According to the company, Carbon’s lead parvovirus-based gene therapy candidate — dubbed CGT-001 — is notable because it has demonstrated tissue tropism to the lungs. That means the viral vector will preferentially deliver its genetic payload to lung cells. This could be especially excellent in CF lungs, where the organ is often the most affected.
“Carbon’s novel platform addresses key challenges with AAV and non-viral based therapies,” said John Engelhardt, PhD, scientific co-founder of Carbon, and director of the Center for Gene Therapy at the University of Iowa.
“Our lead program is the first gene therapy program demonstrating tissue tropism to the lung with the capacity to deliver the full length CFTR gene,” Engelhardt said. “Preliminary pre-clinical data as well as studies on human populations suggest wide applicability of our lead clinical candidate and the potential to re-dose patients.”
Financing for the new company’s launch — expected to advance its CF program toward clinical testing — was led by the healthcare venture capital firm Agent Capital.

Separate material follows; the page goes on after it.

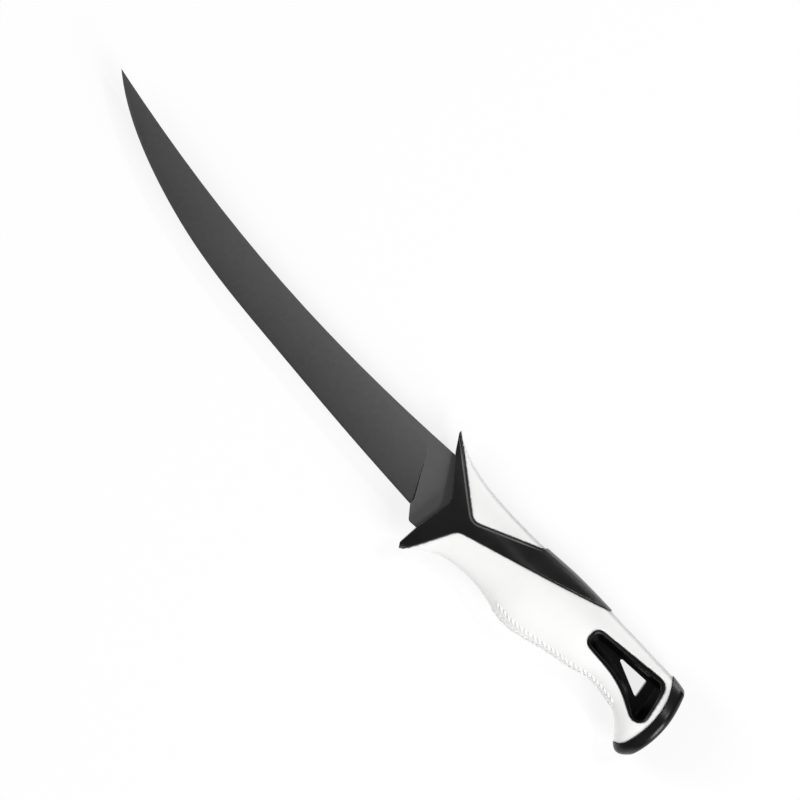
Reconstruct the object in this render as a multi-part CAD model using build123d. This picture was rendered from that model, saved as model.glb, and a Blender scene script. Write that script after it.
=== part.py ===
from build123d import *
import os

# Fillet knife: an upswept blade with a hidden tang, held by pins in a two-shell core. The core
# carries the two-horned guard and its arm. A soft thumb pad and palm grip are moulded over it, with
# a lanyard eyelet through the rear and a cap over the butt.
#
# The knife is drawn about the corner of the guard where the blade leaves the handle, half-way
# through its thickness. +X runs to the butt, +Y to the spine and +Z out of the left side. At the
# end it is moved so that it lies on its right side with its footprint centred on the origin.
# All sizes are in millimetres, and pairs are places along X and Y.

# Sizes of the blade.
blade_length = 224.0
tip_rise = 45.0
spine_rise = 18.3
spine_lead = 9.0
heel_lead = 11.6
heel_drop = 9.7
blade_stock = 2.5
spine_at_heel = 3.1
spine_at_tip = 1.1
edge_behind_bevel = 0.5
edge_land = 0.12
bevel_height = 0.9
bevel_overrun = 0.2
tip_height = 1.4

# Places on the spine and on the edge, from the guard to the tip. Each pair is a share of the blade's
# length and a share of its rise, which starts from the spine and from the heel.
spine_shares = ((0.22, 0.018), (0.45, 0.143), (0.67, 0.394), (0.89, 0.77))
edge_shares = ((0.22, 0.079), (0.45, 0.208), (0.67, 0.366), (0.78, 0.503), (0.89, 0.695), (0.96, 0.867))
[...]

“Identifying that can effectively deliver therapeutics to target tissues, such as the lung, has been a major challenge in realizing the full potential of gene target tissues,” said Geeta Vemuri, Ph.D., managing partner and founder of Agent Capital. “We believe that Carbon’s proprietary platform can address this challenge by leveraging novel vectors from the broader parvovirus family to deliver optimal payloads to specific tissues.”
“Carbon’s technology will enable a diversified pipeline with potential applications across the wide range of tissues impacted in many unaddressed diseases,” Vemuri added.
The CF Foundation contributed $6 million to the financing, through its collaboration with the venture capital firm Longwood Fund, as part of the foundation’s Path to a Cure initiative. Early scientific work for Carbon was performed at the CF Foundation Therapeutics Lab in Massachusetts, marking the first time the foundation has hosted researchers from a startup company.
“Being able to support Carbon Biosciences in its early stage research both financially and at our lab is an incredible step in evolving our investment strategy to attract the best science and technology to the CF space,” Martin Mense, PhD, senior vice president of drug discovery at the CF foundation and head of the CF Foundation Therapeutics Lab, said in a separate press release.
“Their unique scientific approach combined with our ability to help support their understanding of the challenges specific to CF biology could prove to be a giant step toward addressing the unmet need of innovative treatments in cystic fibrosis. It is our hope that they are the first of many companies we are able to incubate in the future,” Mense added.